LOUISVILLE, Ky. (WDRB) -- A Louisville nurse in New York City is working every day to save those infected with COVID-19. She's no stranger to helping others, having saved a man on an airplane last Spring.
Stacy Lowe was a surgical nurse at Norton Audubon Hospital. But with the decrease in elective surgeries amid the coronavirus pandemic, she and several other nurses decided to fly to New York where they could work to help others.
A grueling 80-hour work week is something that is not only physically exhausting, but also mentally tough on Lowe.
“We work 21 days straight, 12-hours per day so you really just eat and sleep,” Lowe told WDRB News from her Times Square hotel room.
Her hotel has been transformed into a makeshift hospital for those in a 14-day quarantine while recovering from COVID-19.
“It was very emotional for me to be here just to see the New York City that we don’t know. It was very ... there was nobody outside,” Lowe said.
WDRB first spoke to Lowe in January when she received the Norton Good Samaritan Award after helping to save a man on a flight she was on who was having a stroke.

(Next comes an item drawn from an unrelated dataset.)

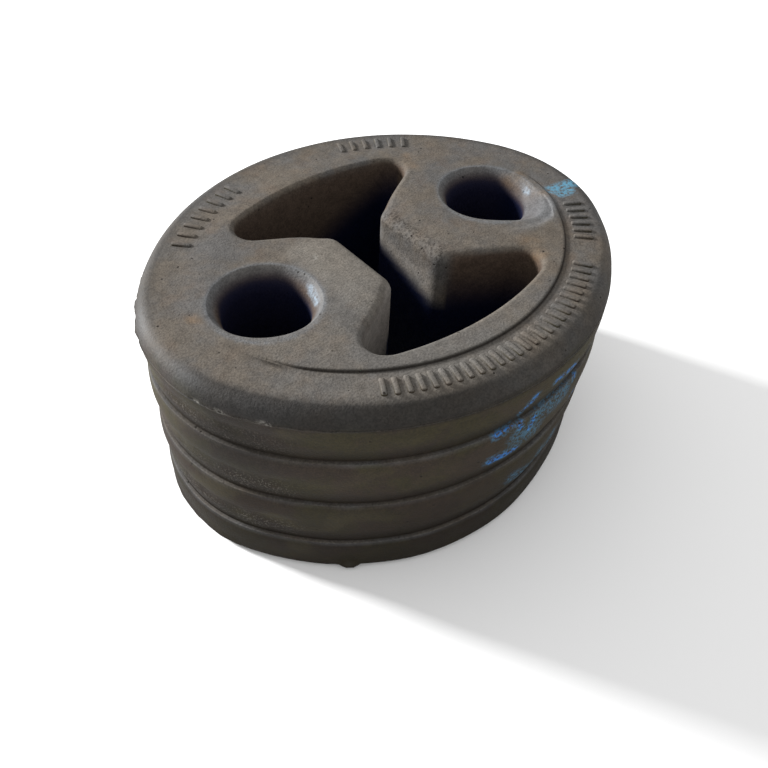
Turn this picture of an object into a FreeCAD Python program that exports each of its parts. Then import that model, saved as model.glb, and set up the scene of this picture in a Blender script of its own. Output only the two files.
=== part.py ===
import FreeCAD, Part
import math
import os
from FreeCAD import Vector

# Exhaust hanger rubber: one thick oval block of moulded rubber with two
# bores for the hanger rods. Two tongues carry the bores and reach from the
# narrow ends towards the middle. A window on each side of the tongues, and
# the slot between their tips, let them swing inside the outer ring.
# X runs along the length, Y across the width, Z up through the thickness.
# The origin is the middle of the underside. Millimetres.

# outline of tangent arcs
overall_length = 74.8
overall_width = 62.4
end_radius = 22.9
block_height = 34.4

# top rim, which stands a step inside the bands below the parting line
rim_height = 2.45
rim_radius = 2.2
rim_step = 0.25

# bottom rim, and the flat band round the raised pad of the top face
bottom_rim_bevel = 1.2
band_width = 7.5
pad_step = 0.35

# grooves between the side bands, spaced about half height
groove_count = 3
groove_pitch = 9.2
groove_width = 3.0
groove_depth = 0.8

# bores for the hanger rods
bore_diameter = 12.0
end_to_bore = 16.5
bore_mouth = 2.2

# windows and the tongues between them
side_wall = 12.4
window_arc_radius = 45.0
window_corner_radius = 3.0
tongue_gap = 8.4
tongue_tip_width = 13.4
tongue_flank_angle = 29.5
tongue_corner_radius = 2.6
window_mouth = 1.7

# how far a cutter stands clear of the block, and when two places are one
clear = 2.0
touch = 0.001

bore_offset = overall_length / 2 - end_to_bore
band_height = block_height - pad_step


def outline_wire(inset, z):
    """Closed oval outline that starts at the middle of the +X end."""
    a = overall_length / 2
    b = overall_width / 2
    side_radius = ((a - end_radius) ** 2 + b ** 2 - end_radius ** 2) / (2 * (b - end_radius))
    end_centre = a - end_radius
    side_centre = b - side_radius
    turn = math.atan2(-side_centre, end_centre)
    end_r = end_radius - inset
    side_top = b - inset

    def end_point(side, angle):
        return Vector(side * (end_centre + end_r * math.cos(angle)), end_r * math.sin(angle), z)

    arcs = [
        Part.Arc(end_point(1, 0), end_point(1, turn / 2), end_point(1, turn)),
        Part.Arc(end_point(1, turn), Vector(0, side_top, z), end_point(-1, turn)),
        Part.Arc(end_point(-1, turn), end_point(-1, turn / 2), end_point(-1, 0)),
        Part.Arc(end_point(-1, 0), end_point(-1, -turn / 2), end_point(-1, -turn)),
        Part.Arc(end_point(-1, -turn), Vector(0, -side_top, z), end_point(1, -turn)),
        Part.Arc(end_point(1, -turn), end_point(1, -turn / 2), end_point(1, 0)),
    ]
    return Part.Wire([arc.toShape() for arc in arcs])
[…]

“It fills a big void in my heart to be able to help others,” said Lowe.
Even while hundreds of miles away in New York, Lowe is feeling the support from healthcare workers in Louisville in the form of flowers and sticky notes of encouragement.
Once her time is done in New York, she and the other Norton nurses can reapply for their positions back at area hospitals in Louisville – but in the meantime, she is focused on those who need her the most.
“It’s got to get better,” Lowe said. “We have to be able to visit and hug our family and friends again. Soon.”